The bill was subject to a parliamentary committee investigation. Parliament is now considering both the bill and the committee's report.
Trademarks and domain names
Business entities should protect and extend their intellectual property rights with respect to domain names. A domain name is a word alias for a computer's numerical address on the Internet. Domain names are a useful and logical independent system of identifiers in the Internet. Their sole purpose is to convey an intuitive relationship to the computer operator about the content of the site to which the domain name is attached. The sole purpose of a trademark is to allow a consumer to determine a trade connection of goods or services with the provider of those goods or services. It connects traders with their commodities.
However, domain names often operate in direct conflict with trademarks. There is a conflict when a domain name is the same as or similar to a trademark but the two are being used to identify two unrelated trading operations. This conflict usually arises from one or more factors:
- Trademarks are issued by a government authority in the jurisdiction where they operate. They are governed by legislation in that jurisdiction. Domain names can be, and are issued without any functional limitation (on a first-come, first-served basis) by a variety of private organizations around the world. Despite their international nature, if and when they are governed, it is by the law in that jurisdiction.

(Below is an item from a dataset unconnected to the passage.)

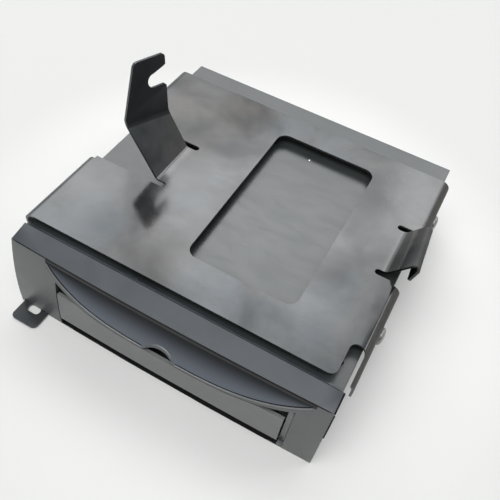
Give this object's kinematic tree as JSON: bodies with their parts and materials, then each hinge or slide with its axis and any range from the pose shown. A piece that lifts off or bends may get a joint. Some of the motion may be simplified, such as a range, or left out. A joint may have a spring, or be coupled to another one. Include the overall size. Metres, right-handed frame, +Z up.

- Within one jurisdiction, a trademark can be registered or used by different entities in different areas of trade and commerce, provided they will not cause confusion about the origin of the product. Internet domain names can have indistinguishable identifiers and different top level domains (eg, disney.com and disney.org).
- Trademarks are limited by jurisdiction whereas domain names are not.
Bad-faith domain name registration or cybersquatting involves the registration of a domain name which intentionally infringes a trademark owner's rights. In August 1999, Justice Merkel in the Federal Court of Australia considered the first Australian case on cybersquatting. A consent order was issued which prevented cybersquatters from advertising, renting or selling domain names they had acquired in bad faith.
The courts jurisdictional ability to intervene in trademark/domain name disputes will ultimately depend upon:
- the nationality of the offending domain name owner;
- the domain name owner's connection with and assets in Australia; and
- the local laws of the country in which the domain name owner operates.
Whether or not a domain name is found to infringe an Australian registered trademark will largely depend on the nature of the domain name use and the nature of the trademark registration held by the complainant.
Australia's principle domain name registry, Melbourne IT, has issued a Domain Name Allocation Policy for the '.com.au' domain. The main provisions are:
- Only commercial entities registered and trading in Australia can be allocated a .com.au domain name.
- The domain name must be the applicant's complete or abbreviated registered commercial name.
- In the event that two applicants apply for the same domain with equal right to it, the registration will be issued on a first-come, first-served basis.
Recognition of Electronic Transactions
Most e-commerce transactions require the parties to enter into some contractual agreement. In Australia, there are no impediments to the formation of contracts on the Internet.
The Electronic Transactions Act 1999 (ETA) facilitates the use of electronic signatures by providing that a transaction is not invalid because it took place by means of one or more electronic communications. It does not validate transactions nor prescribe any particular form of signature technology. The ETA is national legislation and, prior to July 1 2001, will apply only to national laws specified in its regulations. After this date it will apply to all national laws, unless they are specifically excluded. No laws have been specified in its regulations. In order for this legislation to apply nationally, the states are required to enact complimentary legislation. This is expected to take place over the next 12 months.
Under the ETA, if a person's signature is required by law, that requirement will be satisfied if the electronic signature:
- identifies the person;
- indicates the person's approval of the information communicated; and
- is as reliable as is appropriate for the purposes for which the information is communicated, at the time the method is used.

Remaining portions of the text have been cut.